__Problem description__: Each line from the one containing "side_free_edge = door_gap" through the one containing "if empty is" is to be retyped exactly, both end lines included, and all other lines left out.

** begin Data shown **

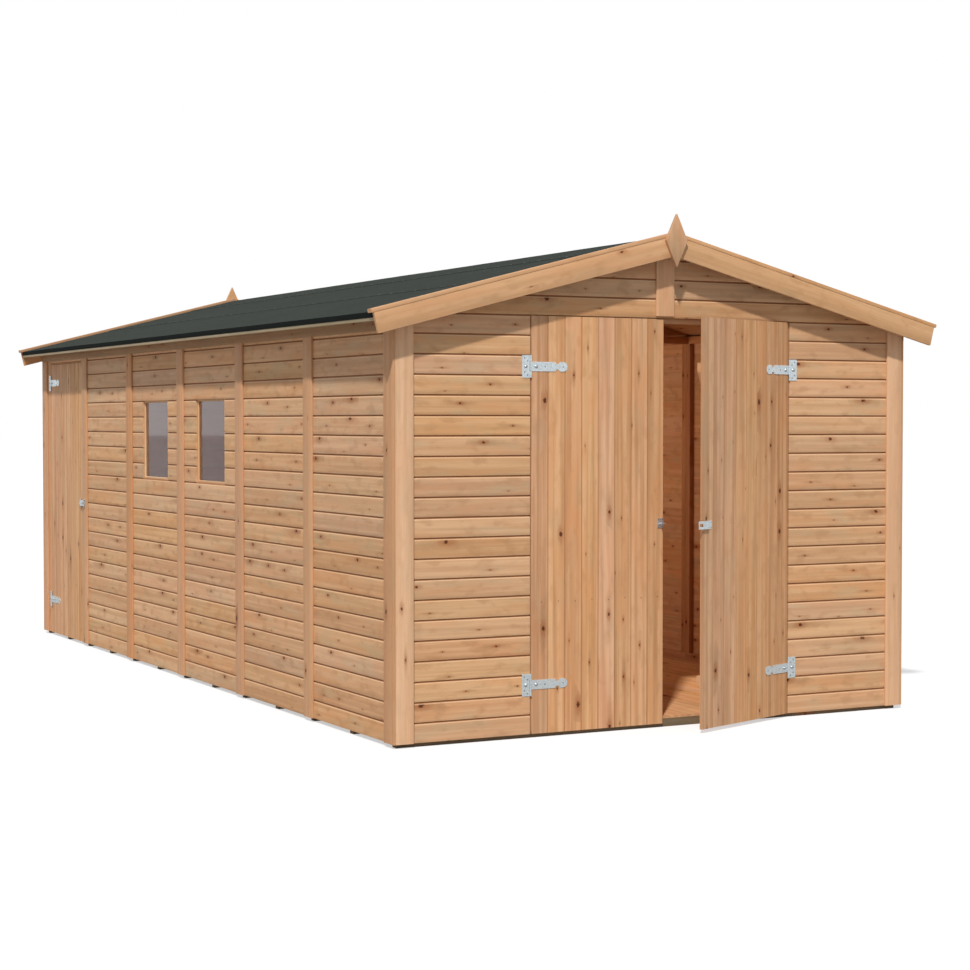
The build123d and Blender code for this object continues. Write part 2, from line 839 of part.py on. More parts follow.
side_door_boards = door_boards(side_leaf, -1, side_leaf_width, side_leaf_height)
save("side_door_boards", side_door_boards)
side_door_ledges = door_ledges(side_leaf, -1, side_leaf_width, side_leaf_height, side_hinge_drop)
save("side_door_ledges", side_door_ledges)
side_door_straps = hinge_straps(side_leaf, -1, side_heights)
save("side_door_straps", side_door_straps)


# Hasps. Each has its own plane on the surface that it is screwed to: the origin is under
# its knuckle, local X runs along the flap and local Z runs up.
def hasp_plane(leaf, out, knuckle_x, surface, height):
    """Plane on a leaf's surface, as far out from the hinge axis as surface says."""
    return Plane(
        origin=leaf.from_local_coords((knuckle_x, out * surface, height)), x_dir=leaf.x_dir, z_dir=(0, 0, 1)
    )


def hasp_plate(plane, out, pad_t):
    """Fixed plate with its two outer knuckles and the pin, on a pad where one is needed."""
    top = hasp_width / 2
    middle = hasp_knuckle_height / 2 + knuckle_gap
    start = -hasp_knuckle_r - knuckle_gap
    with BuildPart(plane) as plate:
        leaf_block(out, start - hasp_plate_length, start, 0, hasp_plate_t, -top, top)
        for z0, z1 in ((middle, top), (-top, -middle)):
            leaf_block(out, start, 0, 0, hasp_plate_t, z0, z1)
            with Locations((0, out * hasp_knuckle_r, (z0 + z1) / 2)):
                Cylinder(hasp_knuckle_r, z1 - z0)
        with Locations((0, out * hasp_knuckle_r, 0)):
            Cylinder(hasp_pin_r, hasp_width)
        if pad_t > 0:
            pad_end = hasp_knuckle_r
            pad_top = hasp_pad_height / 2
            leaf_block(out, pad_end - hasp_pad_width, pad_end, -pad_t, 0, -pad_top, pad_top)
    return plate


def hasp_flap(plane, out, slot_x):
    """Flap with its middle knuckle, and a slot for the staple."""
    outer = 2 * hasp_knuckle_r
    root = hasp_knuckle_r + knuckle_gap
    end = slot_x + hasp_reach
    half_knuckle = hasp_knuckle_height / 2
    with BuildPart(plane) as flap:
        leaf_block(out, root, end, outer - hasp_plate_t, outer, -hasp_width / 2, hasp_width / 2)
        leaf_block(out, 0, root, outer - hasp_plate_t, outer, -half_knuckle, half_knuckle)
        with Locations((0, out * hasp_knuckle_r, 0)):
            Cylinder(hasp_knuckle_r, hasp_knuckle_height)
        leaf_block(
            out,
            slot_x - hasp_slot_length / 2,
            slot_x + hasp_slot_length / 2,
            0,
            2 * outer,
            -hasp_slot_width / 2,
            hasp_slot_width / 2,
            Mode.SUBTRACT,
        )
        with Locations((0, out * hasp_knuckle_r, 0)):
            Cylinder(hasp_pin_r + pin_clearance, hasp_width, mode=Mode.SUBTRACT)
    return flap


def staple(plane, out, plate_x0):
    """Plate with a looped bar, at the origin of its plane."""
    half_loop = staple_width / 2 - staple_wire_r
    with BuildPart(plane) as loop:
        plate_x1 = plate_x0 + staple_plate_width
        plate_top = staple_plate_height / 2
        leaf_block(out, plate_x0, plate_x1, 0, hasp_plate_t, -plate_top, plate_top)
        leaf_block(
            out,
            -half_loop - staple_wire_r,
            half_loop + staple_wire_r,
            hasp_plate_t,
            staple_depth,
            -staple_wire_r,
            staple_wire_r,
        )
        leaf_block(
            out,
            -half_loop + staple_wire_r,
            half_loop - staple_wire_r,
            hasp_plate_t,
            staple_depth - 2 * staple_wire_r,
            -2 * staple_wire_r,
            2 * staple_wire_r,
            Mode.SUBTRACT,
        )
    return loop


front_free_edge = door_gap / 2 + front_leaf_width
front_knuckle_x = front_free_edge - hasp_setback
front_slot_x = hasp_setback + door_gap + staple_setback
leaf_face = -hinge_knuckle_r
front_hasp_plane = hasp_plane(right_leaf, 1, front_knuckle_x, leaf_face, hasp_height_above_bottom)
right_hasp_plate = hasp_plate(front_hasp_plane, 1, 0)
save("right_hasp_plate", right_hasp_plate)
right_hasp_flap = hasp_flap(front_hasp_plane, 1, front_slot_x)
save("right_hasp_flap", right_hasp_flap)

front_staple_x = front_free_edge - staple_setback
front_staple_plane = hasp_plane(left_leaf, -1, front_staple_x, leaf_face, hasp_height_above_bottom)
staple_plate_end = staple_setback - staple_plate_margin
left_door_staple = staple(front_staple_plane, -1, staple_plate_end - staple_plate_width)
save("left_door_staple", left_door_staple)

side_free_edge = door_gap / 2 + side_leaf_width
side_knuckle_x = side_free_edge - side_hasp_setback
side_surface = leaf_face + strip_t
side_hasp_plane = hasp_plane(side_leaf, -1, side_knuckle_x, side_surface, side_hasp_height)
side_staple_x = side_axis_y - last_joint
side_slot_x = side_staple_x - side_knuckle_x
side_hasp_plate = hasp_plate(side_hasp_plane, -1, strip_t)
save("side_hasp_plate", side_hasp_plate)
side_hasp_flap = hasp_flap(side_hasp_plane, -1, side_slot_x)
save("side_hasp_flap", side_hasp_flap)
side_staple_plane = hasp_plane(side_leaf, -1, side_staple_x, side_surface, side_hasp_height)
side_door_staple = staple(side_staple_plane, -1, -staple_plate_width / 2)
save("side_door_staple", side_door_staple)

print("Hinge axes:", left_leaf.origin, right_leaf.origin, side_leaf.origin)
print("Hasp axes:", front_hasp_plane.origin, side_hasp_plane.origin)
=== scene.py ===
# %% [markdown]
# The real object is a long garden shed of treated softwood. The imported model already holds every
# sheet, bar and hinge at its real size. This lesson gives them what a joiner would see up close:
# single boards with their joints, planed edges, knots, felt in laps, zinc on the ironwork.
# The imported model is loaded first, because every later piece takes its place from it.

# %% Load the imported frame
import json
import math

import bpy
import numpy as np
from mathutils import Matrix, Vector


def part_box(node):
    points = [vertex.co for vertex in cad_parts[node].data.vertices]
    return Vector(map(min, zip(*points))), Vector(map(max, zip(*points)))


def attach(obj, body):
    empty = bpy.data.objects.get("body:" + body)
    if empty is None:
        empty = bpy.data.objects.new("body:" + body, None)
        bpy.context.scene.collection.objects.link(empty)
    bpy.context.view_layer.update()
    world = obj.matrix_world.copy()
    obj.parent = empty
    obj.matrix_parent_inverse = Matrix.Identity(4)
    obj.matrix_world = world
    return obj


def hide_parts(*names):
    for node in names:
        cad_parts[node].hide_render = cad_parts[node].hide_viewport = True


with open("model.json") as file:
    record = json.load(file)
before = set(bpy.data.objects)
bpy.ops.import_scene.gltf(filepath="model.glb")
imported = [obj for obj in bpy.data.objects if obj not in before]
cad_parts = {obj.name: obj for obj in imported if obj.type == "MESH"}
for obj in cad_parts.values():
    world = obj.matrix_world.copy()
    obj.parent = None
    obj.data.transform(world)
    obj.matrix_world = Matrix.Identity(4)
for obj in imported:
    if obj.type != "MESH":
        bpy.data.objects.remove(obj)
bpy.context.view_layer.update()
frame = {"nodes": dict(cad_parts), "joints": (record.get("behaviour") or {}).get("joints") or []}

MM = 0.001

# %% [markdown]
# A shed is set out from a few lines: the faces of its walls, the bottom of the boards, the ridge
# and the pitch of the roof. They could be typed in again here, but a second copy of a size goes
# wrong as soon as the first one changes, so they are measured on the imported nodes.

# %% Setting out
ROOF_PITCH = math.radians(14.33)
BOARD_COVER = 97 * MM
PANEL_COUNT = 6
WINDOW_PANELS = (2, 3)

rear_low, rear_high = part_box("rear_panel")
front_low, front_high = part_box("front_left_panel")
side_low, side_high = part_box("right_wall_panels")
frame_low, frame_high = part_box("right_wall_frame")
slope = math.tan(ROOF_PITCH)
half_width = rear_high.x
board_bottom = rear_low.z
ridge_z = rear_high.z
eaves_z = ridge_z - half_width * slope
front_face = front_low.y
rear_face = rear_high.y
cladding_t = rear_high.y - rear_low.y
inner_half_width = frame_low.x
inner_half_length = frame_high.y
panel_pitch = 2 * inner_half_length / PANEL_COUNT
floor_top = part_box("floor_deck")[1].z
doorway_half = -front_high.x
doorway_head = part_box("front_head_panel")[0].z
joint_places = {joint["name"]: Vector(joint["pos_m"]) for joint in frame["joints"]}


def under_roof(x):
    """Height of the underside of the roof boards: the ridge less the distance from it times the slope."""
    return ridge_z - np.abs(x) * slope


print("half width", round(half_width, 4), "eaves", round(eaves_z, 4), "ridge", round(ridge_z, 4))

# %% [markdown]
# Every timber in the shed is one idea: a profile carried along a straight line, with its two ends
# cut square or at an angle. An array of cubes with a bevel would also do, but it can't cut ends to
# a roof slope or scoop a board's edge. Worked out as one array, hundreds of boards take no time.
# Each vertex also remembers where it is in its own board, so that grain follows the board.

# %% Meshes from rings
X = np.array([1.0, 0.0, 0.0])
Y = np.array([0.0, 1.0, 0.0])
Z = np.array([0.0, 0.0, 1.0])
SHARP_ANGLE = math.radians(35)
board_total = 0


def ring_solids(name, rings, grain, ends_closed=True):
    """Closed solids from rings of points, one solid per first index.

    Ring r is joined to ring r + 1 by four-sided faces, point k to point k + 1 round the ring, and
    the first and last rings are closed by flat faces. If the volume, which is the sum of corner
    dot normal over the faces, comes out negative, the faces are turned round.
    """
    global board_total
    solids, ring_count, points = rings.shape[:3]
    index = np.arange(solids * ring_count * points).reshape(solids, ring_count, points)
    low, high = index[:, :-1], index[:, 1:]
    quads = np.stack([low, np.roll(low, -1, 2), np.roll(high, -1, 2), high], -1).reshape(-1, 4)
    caps = np.concatenate([index[:, 0, ::-1], index[:, -1]]) if ends_closed else index[:0, 0]
    corner = rings.reshape(-1, 3)
    middle = corner.mean(0)
    spread = corner[quads] - middle
    halves = ((0, 1, 2), (0, 2, 3))
    volume = sum(np.einsum("ij,ij->i", spread[:, a], np.cross(spread[:, b], spread[:, c])).sum()
                 for a, b, c in halves)
    for face in caps:
        fan = corner[face] - middle
        volume += np.einsum("ij,ij->i", np.broadcast_to(fan[0], fan[1:-1].shape),
                            np.cross(fan[1:-1], fan[2:])).sum()
    if volume < 0:
        quads, caps = quads[:, ::-1], caps[:, ::-1]
    mesh = bpy.data.meshes.new(name)
    mesh.from_pydata(corner.tolist(), [], quads.tolist() + caps.tolist())
    mesh.attributes.new("grain", "FLOAT_VECTOR", "POINT").data.foreach_set("vector", grain.reshape(-1))
    number = board_total + np.broadcast_to(np.arange(solids)[:, None, None], index.shape)
    mesh.attributes.new("board", "FLOAT", "POINT").data.foreach_set("value", number.reshape(-1).astype(float))
    board_total += solids
    mesh.shade_smooth()
    mesh.set_sharp_from_angle(angle=SHARP_ANGLE)
    piece = bpy.data.objects.new(name, mesh)
    bpy.context.scene.collection.objects.link(piece)
    return piece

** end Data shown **

__Answer__:
side_free_edge = door_gap / 2 + side_leaf_width
side_knuckle_x = side_free_edge - side_hasp_setback
side_surface = leaf_face + strip_t
side_hasp_plane = hasp_plane(side_leaf, -1, side_knuckle_x, side_surface, side_hasp_height)
side_staple_x = side_axis_y - last_joint
side_slot_x = side_staple_x - side_knuckle_x
side_hasp_plate = hasp_plate(side_hasp_plane, -1, strip_t)
save("side_hasp_plate", side_hasp_plate)
side_hasp_flap = hasp_flap(side_hasp_plane, -1, side_slot_x)
save("side_hasp_flap", side_hasp_flap)
side_staple_plane = hasp_plane(side_leaf, -1, side_staple_x, side_surface, side_hasp_height)
side_door_staple = staple(side_staple_plane, -1, -staple_plate_width / 2)
save("side_door_staple", side_door_staple)

print("Hinge axes:", left_leaf.origin, right_leaf.origin, side_leaf.origin)
print("Hasp axes:", front_hasp_plane.origin, side_hasp_plane.origin)
=== scene.py ===
# %% [markdown]
# The real object is a long garden shed of treated softwood. The imported model already holds every
# sheet, bar and hinge at its real size. This lesson gives them what a joiner would see up close:
# single boards with their joints, planed edges, knots, felt in laps, zinc on the ironwork.
# The imported model is loaded first, because every later piece takes its place from it.

# %% Load the imported frame
import json
import math

import bpy
import numpy as np
from mathutils import Matrix, Vector


def part_box(node):
    points = [vertex.co for vertex in cad_parts[node].data.vertices]
    return Vector(map(min, zip(*points))), Vector(map(max, zip(*points)))


def attach(obj, body):
    empty = bpy.data.objects.get("body:" + body)
    if empty is None:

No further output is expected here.